You finish your year, hand over your records, and your accountant calculates what you owe.
Maybe they find a few deductions or remind you to add a little more to your retirement account before December 31.
But at its core, tax planning is about compliance.
It is about making sure you meet legal obligations, file correctly, and do not trigger an audit.
Important? Yes. Transformative? No.
Tax planning is like showing up to a high-stakes race with a bicycle.
You are moving, but you will never keep up with competitors who are using something much faster and more powerful.
What Tax Strategy Brings to the Table
Tax strategy is different in every way.
Instead of reacting to what has already happened, strategy is about looking forward and designing a plan that aligns with your goals.
Strategy asks deeper questions:
- How can your income be structured so that less of it is exposed to heavy taxes?
- Are there credits and incentives hidden in the tax code that can fuel your growth?
- Would restructuring the way you own your company put hundreds of thousands back in your pocket?
- How can you prepare for retirement and legacy planning in ways that reduce your lifetime tax burden?
Tax strategy is not a single event.
It is a continuous process of aligning your business, your personal finances, and your future.
It puts you in control of the game rather than letting the government decide how much you owe after the fact.
The Emotional Toll of Getting It Wrong
Too many business owners live with a subtle but constant weight on their shoulders.
They dread tax season, expect bad news, and sense that they are being taken advantage of, but do not have the clarity to know how to change it.
That emotional burden is real.
It drains your energy, keeps you second-guessing financial decisions, and can even make you question whether the grind is worth it.
Over time, it eats away your confidence and limits your ability to dream bigger.
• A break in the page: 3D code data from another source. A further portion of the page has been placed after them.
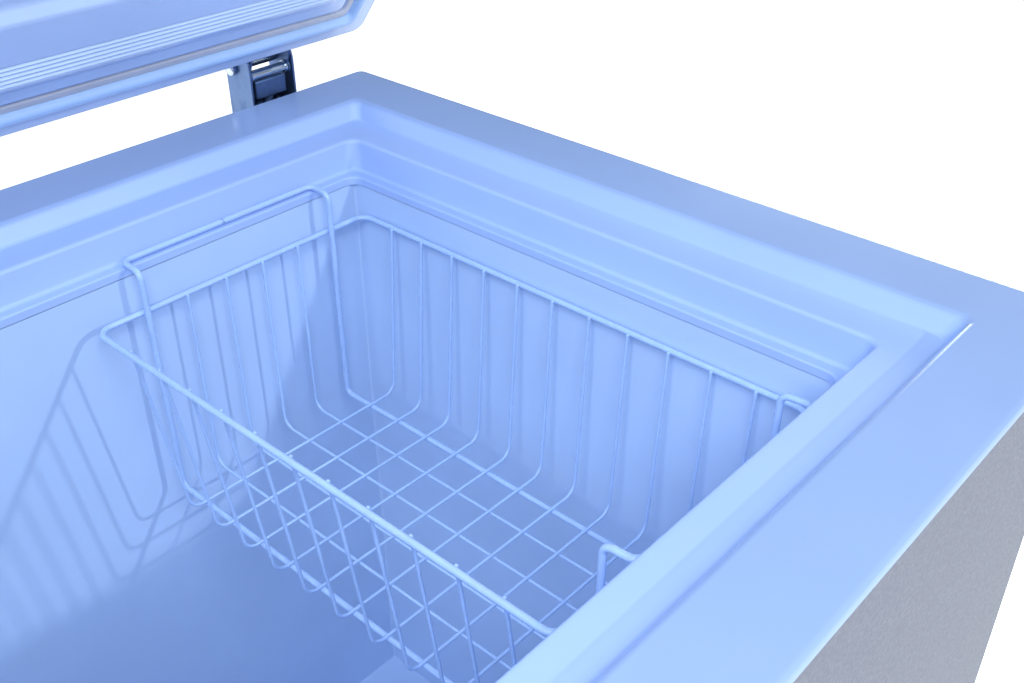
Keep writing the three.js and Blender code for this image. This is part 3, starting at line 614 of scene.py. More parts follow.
# ---------- shaping ----------
class Shape:
    """A bmesh being shaped, in the cabinet's millimetres."""

    def __init__(self) -> None:
        """Starts an empty shape."""
        self.bm = bmesh.new()

    def take(self, other: "Shape", matrix: Optional[Matrix] = None) -> "Shape":
        """Moves another shape's mesh into this one.

        Args:
            other: the shape, which is used up.
            matrix: where it goes.

        Returns:
            This shape.
        """
        if matrix is not None:
            bmesh.ops.transform(other.bm, matrix=matrix, verts=other.bm.verts)
        mesh = bpy.data.meshes.new("taken")
        other.bm.to_mesh(mesh)
        other.bm.free()
        self.bm.from_mesh(mesh)
        bpy.data.meshes.remove(mesh)
        return self

    def outward(self) -> "Shape":
        """Merges doubles and points the faces out.

        Returns:
            This shape.
        """
        bmesh.ops.remove_doubles(self.bm, verts=self.bm.verts, dist=0.002)
        bmesh.ops.recalc_face_normals(self.bm, faces=self.bm.faces)
        return self

    def box(self, low: Sequence[float], high: Sequence[float]) -> "Shape":
        """Adds a box.

        Args:
            low: lowest corner.
            high: highest corner.

        Returns:
            This shape.
        """
        size = Vector(high) - Vector(low)
        middle = (Vector(high) + Vector(low)) / 2
        matrix = Matrix.Translation(middle) @ Matrix.Diagonal((*size, 1))
        bmesh.ops.create_cube(self.bm, size=1, matrix=matrix)
        return self

    def rod(self, start: Sequence[float], end: Sequence[float], radius: float, sides: int = 28) -> "Shape":
        """Adds a round bar.

        Args:
            start: middle of one end.
            end: middle of the other.
            radius: its radius.
            sides: sides round it.

        Returns:
            This shape.
        """
        along = Vector(end) - Vector(start)
        turn = along.to_track_quat("Z", "Y").to_matrix().to_4x4()
        matrix = Matrix.Translation((Vector(start) + Vector(end)) / 2) @ turn
        sizes = {"radius1": radius, "radius2": radius, "depth": along.length}
        bmesh.ops.create_cone(self.bm, cap_ends=True, segments=sides, matrix=matrix, **sizes)
        return self

    def ball(self, middle: Sequence[float], radius: float) -> "Shape":
        """Adds a small ball.

        Args:
            middle: its centre.
            radius: its radius.

        Returns:
            This shape.
        """
        matrix = Matrix.Translation(Vector(middle))
        bmesh.ops.create_icosphere(self.bm, subdivisions=1, radius=radius, matrix=matrix)
        return self

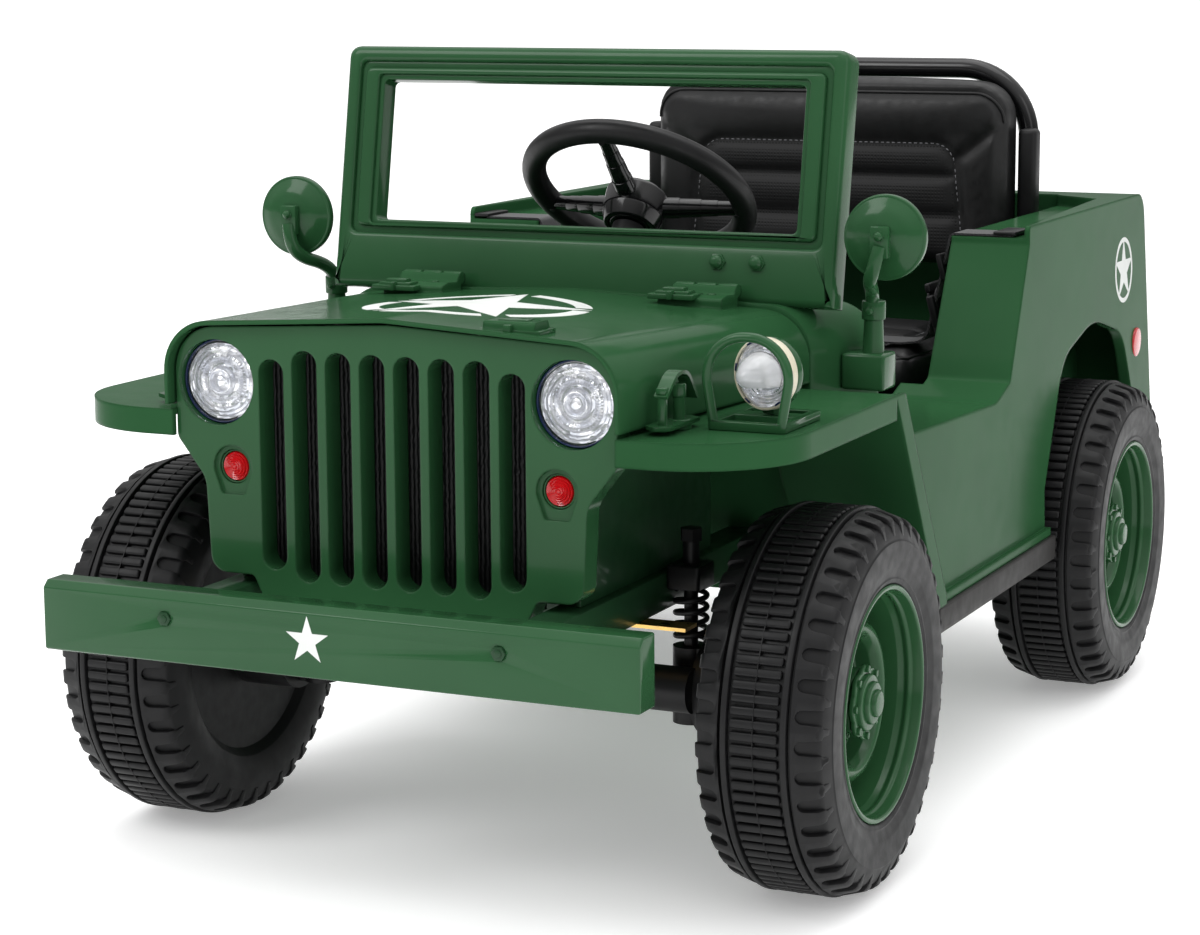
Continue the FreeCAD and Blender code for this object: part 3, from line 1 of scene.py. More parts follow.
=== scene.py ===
import json
import math
import bmesh
import bpy
from mathutils import Matrix, Vector
from mathutils.bvhtree import BVHTree


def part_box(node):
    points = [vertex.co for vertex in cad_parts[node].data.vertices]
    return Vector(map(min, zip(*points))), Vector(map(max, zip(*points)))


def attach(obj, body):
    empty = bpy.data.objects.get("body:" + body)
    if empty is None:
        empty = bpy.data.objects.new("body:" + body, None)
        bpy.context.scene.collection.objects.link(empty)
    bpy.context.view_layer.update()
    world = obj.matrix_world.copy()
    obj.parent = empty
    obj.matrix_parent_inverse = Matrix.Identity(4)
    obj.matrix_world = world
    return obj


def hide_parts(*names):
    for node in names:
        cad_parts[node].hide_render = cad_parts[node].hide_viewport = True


# Ride-on toy car styled as an open army 4x4. Lengths are millimetres until a mesh is finished.
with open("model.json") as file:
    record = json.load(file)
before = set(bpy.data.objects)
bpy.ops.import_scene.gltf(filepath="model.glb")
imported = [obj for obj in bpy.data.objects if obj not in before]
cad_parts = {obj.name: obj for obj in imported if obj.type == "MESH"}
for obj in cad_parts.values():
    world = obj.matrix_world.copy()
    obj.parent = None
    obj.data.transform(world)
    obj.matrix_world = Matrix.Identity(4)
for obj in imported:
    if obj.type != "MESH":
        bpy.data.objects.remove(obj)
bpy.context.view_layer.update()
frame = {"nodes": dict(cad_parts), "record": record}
scene = bpy.context.scene

MM = 0.001
FULL_TURN = 2 * math.pi
SIDES = (("left", 1), ("right", -1))
HANDS = (1, -1)
FLUSH = 0.01    # levels nearer than this are the same
RIM_RADIUS = 83


def corners(node):
    """A CAD node's lowest and highest corners in millimetres."""
    return [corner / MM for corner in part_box(node)]


def middle(node):
    return sum(corners(node), Vector()) / 2


FRONT_AXLE = corners("rim_front_left")[0].y + RIM_RADIUS


def ahead(distance):
    return FRONT_AXLE - distance


def behind(distance):
    return FRONT_AXLE + distance


def new_object(name, data):
    item = bpy.data.objects.new(name, data)
    scene.collection.objects.link(item)
    return item


# Camera at the photograph's angle
YAW, PITCH, ROLL = math.radians(24.82), math.radians(9.944), math.radians(-0.3137)
CAMERA_SPOT = Vector((935.5, ahead(1849.5), 642.0))
SENSOR_WIDTH, FOCAL_LENGTH = 36, 87.954
FARTHEST = 50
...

The difference between tax planning and tax strategy is not just dollars and cents.
It is peace of mind.
It is freedom from the resentment that builds when you feel like the system is stacked against you. It is the ability to redirect those six figures toward something that matters to you, whether expanding your business, investing in your family, or creating more breathing room in your life.
A Tale of Two Approaches
Let’s walk through a simple example.
Scenario One: Tax Preparation
You meet with your accountant in March. They review your records and say, “If you had purchased that new equipment last year, you could have written it off.” Unfortunately, the year is over. The opportunity is gone. You nod, frustrated, and write a bigger check than you wanted.
Scenario Two: Tax Strategy
You work with a strategist in July. They see growth coming and recommend buying the equipment before the end of the year. You make the purchase, write it off, and reduce your taxable income by six figures. Those savings allow you to hire two new employees who help you grow even faster.
The same tax code exists in both cases.
And this is a very simplified example of a very common strategy.
The difference is whether someone helped you use it proactively.
When you adjust the approach and shift into a state of proactivity, the conversation and actions change, resulting in strategies (simple and complex) being implemented and acted on to achieve more optimal results.
Why High Earners Cannot Afford to Ignore Strategy
If you are paying six figures in taxes every year, the stakes are too high to stay reactive.
Small missed deductions might cost a few thousand dollars.
But ignoring structural opportunities, credits, or strategies can cost you hundreds of thousands of dollars year after year.
That is not just numbers.
- That is the down payment on a second home.
- That is funding your child’s education without loans.
- That is scaling your company faster or stepping away sooner to enjoy the life you built.
The wealthy have understood this for generations.
They know the tax code is full of opportunities for those who use it correctly.
By default, if you are not playing the strategy game, you are subsidizing their advantage.
The Myths That Hold Business Owners Back
Here are the most common beliefs I hear, and why they are costing people dearly:
My CPA already handles this. Most CPAs are trained in tax planning, not strategy. If you only meet with them once a year, they are not giving you a proactive strategy.
Tax strategy is only for billionaires. Wrong. If you are paying six figures in taxes, you are exactly the person who should prioritize strategy.
“The IRS will not allow it.”
Every strategy I discuss is legal and rooted in the tax code itself. The problem is not that opportunities are missing; the problem is that most business owners do not know they exist.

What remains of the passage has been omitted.